Look in the data below for the line that contains "Recreate this object". Copy that line and the remaining lines exactly.

= Records for this exercise =
=-=-=-=-=
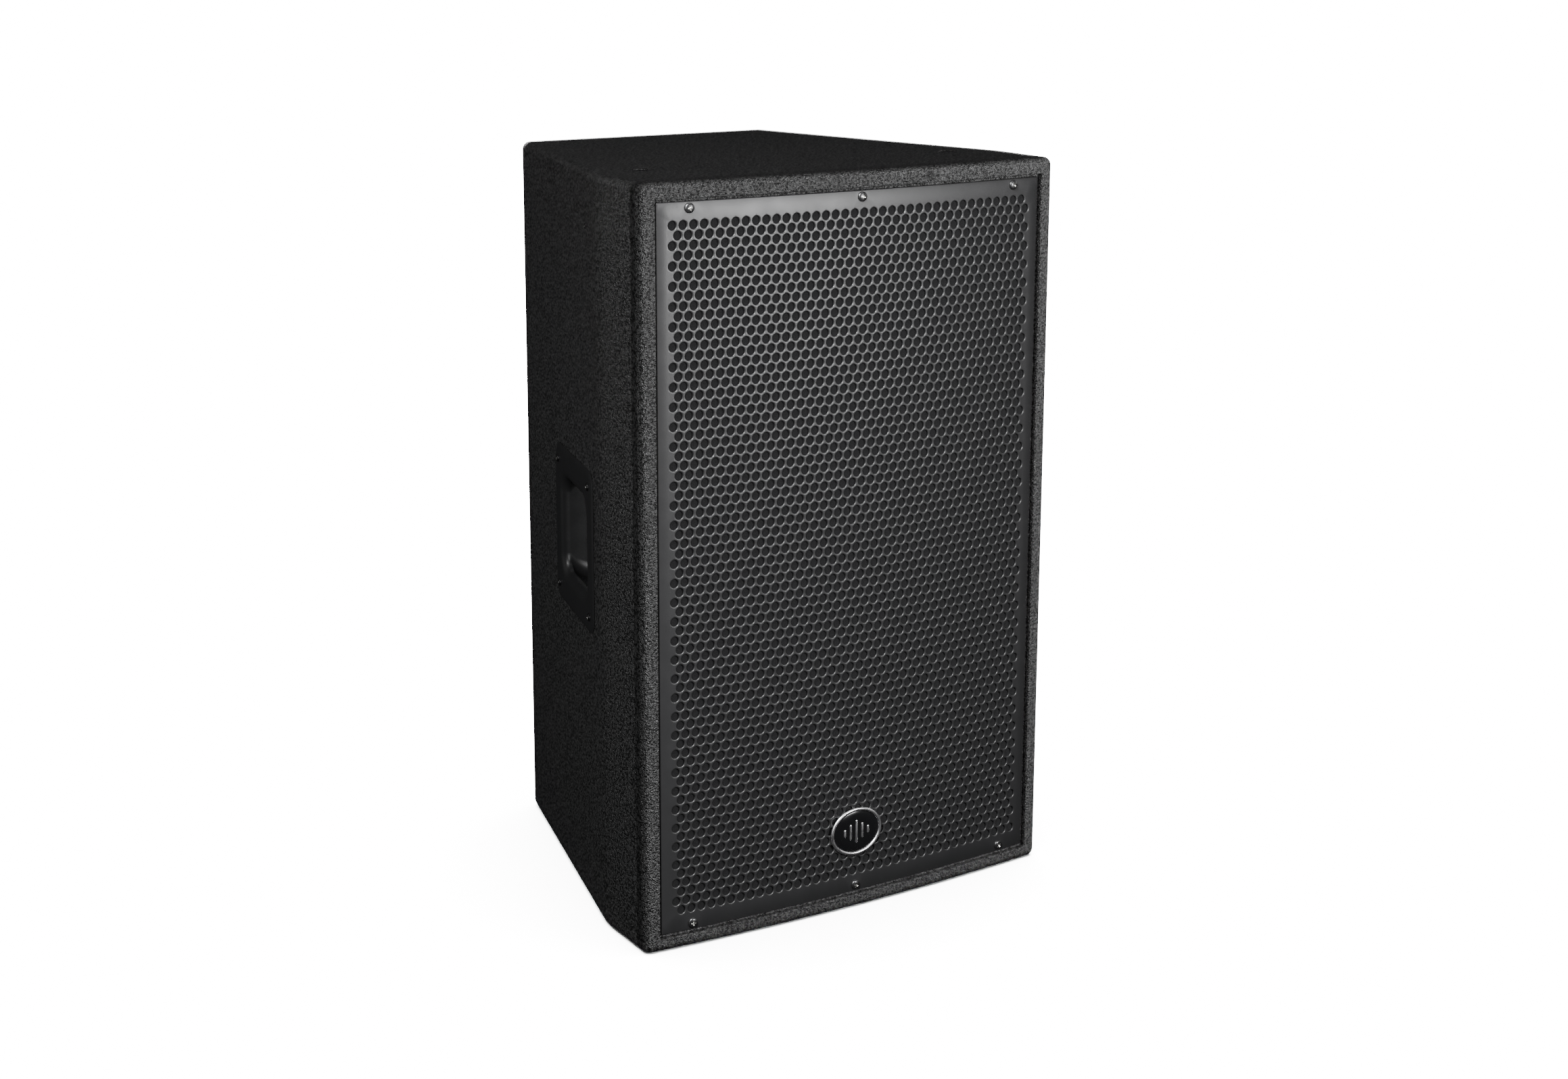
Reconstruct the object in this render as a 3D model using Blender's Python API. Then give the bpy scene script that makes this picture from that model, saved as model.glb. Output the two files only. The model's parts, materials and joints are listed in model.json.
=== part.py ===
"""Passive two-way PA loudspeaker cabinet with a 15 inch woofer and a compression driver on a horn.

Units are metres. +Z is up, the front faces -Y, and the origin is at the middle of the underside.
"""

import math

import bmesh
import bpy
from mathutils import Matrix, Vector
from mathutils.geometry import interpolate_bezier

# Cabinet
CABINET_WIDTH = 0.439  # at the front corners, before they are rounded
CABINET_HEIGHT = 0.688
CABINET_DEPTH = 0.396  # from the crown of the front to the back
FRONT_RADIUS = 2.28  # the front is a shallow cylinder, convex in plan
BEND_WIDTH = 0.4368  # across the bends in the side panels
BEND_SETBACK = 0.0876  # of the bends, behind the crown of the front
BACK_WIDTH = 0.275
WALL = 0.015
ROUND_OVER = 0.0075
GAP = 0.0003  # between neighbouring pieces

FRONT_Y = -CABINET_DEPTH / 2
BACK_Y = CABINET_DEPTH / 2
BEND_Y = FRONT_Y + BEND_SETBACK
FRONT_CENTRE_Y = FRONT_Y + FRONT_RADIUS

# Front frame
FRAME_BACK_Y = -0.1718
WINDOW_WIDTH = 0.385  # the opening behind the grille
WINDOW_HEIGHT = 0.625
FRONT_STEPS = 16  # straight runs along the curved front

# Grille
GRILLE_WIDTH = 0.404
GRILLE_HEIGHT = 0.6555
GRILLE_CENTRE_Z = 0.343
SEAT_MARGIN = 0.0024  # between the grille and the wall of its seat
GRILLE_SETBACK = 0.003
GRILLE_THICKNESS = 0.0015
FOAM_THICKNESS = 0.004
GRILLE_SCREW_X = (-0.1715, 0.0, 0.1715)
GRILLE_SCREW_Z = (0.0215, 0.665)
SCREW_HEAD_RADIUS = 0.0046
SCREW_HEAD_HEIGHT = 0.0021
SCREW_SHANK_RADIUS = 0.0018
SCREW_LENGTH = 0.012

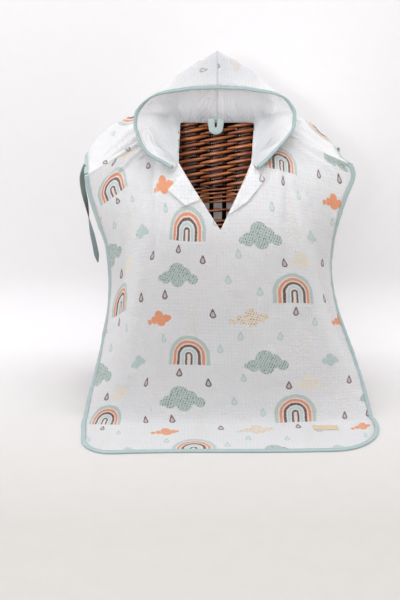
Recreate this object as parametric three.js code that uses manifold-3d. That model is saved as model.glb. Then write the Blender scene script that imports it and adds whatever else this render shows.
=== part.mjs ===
=-=-=-=-=
= Exercise output =
Recreate this object as parametric three.js code that uses manifold-3d. That model is saved as model.glb. Then write the Blender scene script that imports it and adds whatever else this render shows.
=== part.mjs ===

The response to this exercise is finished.